Tendo em vista os objetivos desta pesquisa, os resultados foram agrupados em dois blocos de análise:

  • Percepções sobre o período de 2001 a 2008: evidenciou as experiências dos sujeitos quanto às ações decorrentes da gestão pública, incluindo a identificação das ações educativas desenvolvidas no território, instâncias participativas e sua influência sobre o desenvolvimento local e a territorialidade.

  • Percepções sobre o período de 2009 a 2012: apresentou as percepções dos sujeitos quanto às ações desenvolvidas pelo poder público numa situação de descontinuidade de gestão.

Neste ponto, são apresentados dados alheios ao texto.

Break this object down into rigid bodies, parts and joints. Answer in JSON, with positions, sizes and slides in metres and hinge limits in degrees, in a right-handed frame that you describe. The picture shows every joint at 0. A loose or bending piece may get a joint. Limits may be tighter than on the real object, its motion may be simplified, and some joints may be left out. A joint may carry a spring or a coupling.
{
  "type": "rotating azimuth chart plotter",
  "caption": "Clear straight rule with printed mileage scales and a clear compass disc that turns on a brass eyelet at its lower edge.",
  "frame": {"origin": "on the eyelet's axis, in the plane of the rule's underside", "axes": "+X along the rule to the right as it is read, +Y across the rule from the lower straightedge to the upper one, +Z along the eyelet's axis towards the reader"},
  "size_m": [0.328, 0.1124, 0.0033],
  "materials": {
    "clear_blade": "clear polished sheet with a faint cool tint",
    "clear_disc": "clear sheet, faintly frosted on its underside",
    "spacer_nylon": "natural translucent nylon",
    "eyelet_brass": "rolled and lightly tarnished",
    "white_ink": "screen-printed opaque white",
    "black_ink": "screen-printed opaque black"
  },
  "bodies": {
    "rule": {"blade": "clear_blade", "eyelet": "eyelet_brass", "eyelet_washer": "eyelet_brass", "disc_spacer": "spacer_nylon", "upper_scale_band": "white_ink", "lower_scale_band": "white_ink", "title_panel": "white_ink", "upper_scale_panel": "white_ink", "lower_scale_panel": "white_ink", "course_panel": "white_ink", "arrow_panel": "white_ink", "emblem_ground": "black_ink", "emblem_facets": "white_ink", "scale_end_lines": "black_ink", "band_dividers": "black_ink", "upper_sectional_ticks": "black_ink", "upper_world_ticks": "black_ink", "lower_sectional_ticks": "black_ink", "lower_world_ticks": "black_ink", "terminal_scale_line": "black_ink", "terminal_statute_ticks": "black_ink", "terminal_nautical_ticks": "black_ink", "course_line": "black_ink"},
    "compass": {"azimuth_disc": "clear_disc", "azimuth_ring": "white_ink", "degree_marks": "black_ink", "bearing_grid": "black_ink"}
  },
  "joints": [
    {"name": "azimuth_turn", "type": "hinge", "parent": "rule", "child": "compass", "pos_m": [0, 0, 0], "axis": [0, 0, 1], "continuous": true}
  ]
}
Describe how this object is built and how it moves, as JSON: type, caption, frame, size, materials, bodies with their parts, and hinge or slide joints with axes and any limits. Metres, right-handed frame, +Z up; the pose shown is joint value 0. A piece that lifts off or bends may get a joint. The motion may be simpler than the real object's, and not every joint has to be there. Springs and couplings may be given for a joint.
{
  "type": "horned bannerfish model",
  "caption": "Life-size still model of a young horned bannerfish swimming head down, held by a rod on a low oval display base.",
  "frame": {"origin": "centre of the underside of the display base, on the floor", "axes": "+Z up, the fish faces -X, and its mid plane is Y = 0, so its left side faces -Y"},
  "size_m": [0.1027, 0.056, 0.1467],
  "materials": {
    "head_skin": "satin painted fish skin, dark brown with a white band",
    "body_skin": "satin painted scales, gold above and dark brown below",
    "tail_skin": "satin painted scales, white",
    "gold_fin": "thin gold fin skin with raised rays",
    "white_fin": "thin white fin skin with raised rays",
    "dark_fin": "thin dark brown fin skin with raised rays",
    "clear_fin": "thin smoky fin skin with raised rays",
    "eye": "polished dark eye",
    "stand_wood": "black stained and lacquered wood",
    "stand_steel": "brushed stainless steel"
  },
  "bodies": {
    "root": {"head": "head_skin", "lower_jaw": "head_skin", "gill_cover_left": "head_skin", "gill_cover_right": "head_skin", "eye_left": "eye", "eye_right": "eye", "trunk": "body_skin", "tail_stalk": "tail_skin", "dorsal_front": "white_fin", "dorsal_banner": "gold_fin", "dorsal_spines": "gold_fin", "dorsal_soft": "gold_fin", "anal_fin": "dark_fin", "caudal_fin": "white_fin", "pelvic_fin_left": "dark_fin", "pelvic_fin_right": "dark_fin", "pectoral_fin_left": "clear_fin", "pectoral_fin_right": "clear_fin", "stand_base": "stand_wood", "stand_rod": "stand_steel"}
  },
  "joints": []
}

Percepções sobre o período de 2001 a 2008

Por meio da análise dos relatos dos sujeitos, o período de maior identificação com o território e apropriação local compreendeu os anos de 2001 a 2008. Nessa época, as principais políticas públicas de saúde se relacionavam às ações do Programa Saúde da Família (presença de equipe multiprofissional atendendo a comunidade no posto de saúde local, com realização de ações específicas porta a porta ou em grupos de orientação à saúde). Já as políticas públicas de meio ambiente eram pautadas pela Política de Gestão e Saneamento Ambiental de Santo André (Lei nº 7.733/1998) e envolviam programas e ações de planejamento, licenciamento, controle, fiscalização e educação ambiental.

Durante as entrevistas, as características citadas como as mais importantes relativas ao período em questão foram: a compra da Vila de Paranapiacaba pelo Poder Público Municipal; a descentralização administrativa com a criação de uma Subprefeitura; o incentivo ao turismo de base comunitária; a qualificação dos moradores em diversos segmentos por meio da educação em saúde, ambiental e patrimonial; a diminuição do turismo predatório e a relação dialógica entre comunidade e poder público (criação de instâncias participativas).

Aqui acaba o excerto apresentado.